Winnipeg had 33 high-danger chances combined in those games. Back home Sunday and playing to keep the dream alive, they managed just eight of those against a much stingier Golden Knights attack.
The most dangerous saw Perreault get open in the slot and miss Little’s pass entirely. From the play-by-play booth, Jim Hughson bellowed “swing and miss!”
That sums up the opportunity Winnipeg let slip away here. The Jets were trying to end a city’s championship drought in hockey that stretches back to the WHA days, and a country’s Stanley Cup drought that now sits at 25 years.
A quarter-freaking-century.
Meanwhile, the Golden Knights might lift that picturesque trophy before their first birthday.
“We tried so hard, too, left it all out there,” said Perreault. “It’s so disappointing when you put so much effort into it and the result’s just not there. It’s tough to swallow.”
The Jets were in no mood to make excuses in the minutes after the curtain fell, but they undoubtedly had difficulty getting back to their top level after an epic seven-game series with Nashville in the second round. Fatigue is a fact of life when you’re playing your 99th game of the season.
Vegas managed a slightly easier road to this point by sweeping Los Angeles in Round 1 and dispatching San Jose in six games in Round 2.
“A lot of the plays did not come off our stick the way they had prior to it, and it wasn’t a matter of tightness. Our hands felt it,” said Jets coach Paul Maurice. “Your brain goes a little slower, it gets off your stick a little quicker, your reads are a little slower. But the will was still there.
“There were things that didn’t happen for us this series. Some of it was mental, but it was the physical fatigue caused by having to spend as much as we spent to get here.”
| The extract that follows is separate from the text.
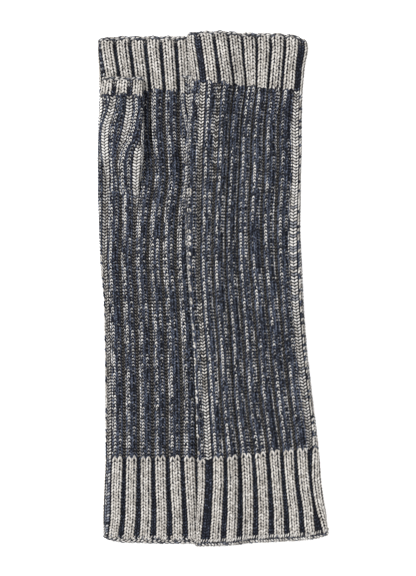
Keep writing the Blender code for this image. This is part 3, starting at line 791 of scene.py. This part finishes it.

This Stanley Cup final will be unlike anything we’ve ever seen. The Golden Misfits against a team with a gripping redemption story – either Steven Stamkos’s Tampa Bay Lightning or Alex Ovechkin’s Washington Capitals.
It’s going to be impossible for Winnipeg to watch.
On a 26-degree afternoon where goals were nowhere to be found, the hockey season came to an end for a lot of people here. It’s over.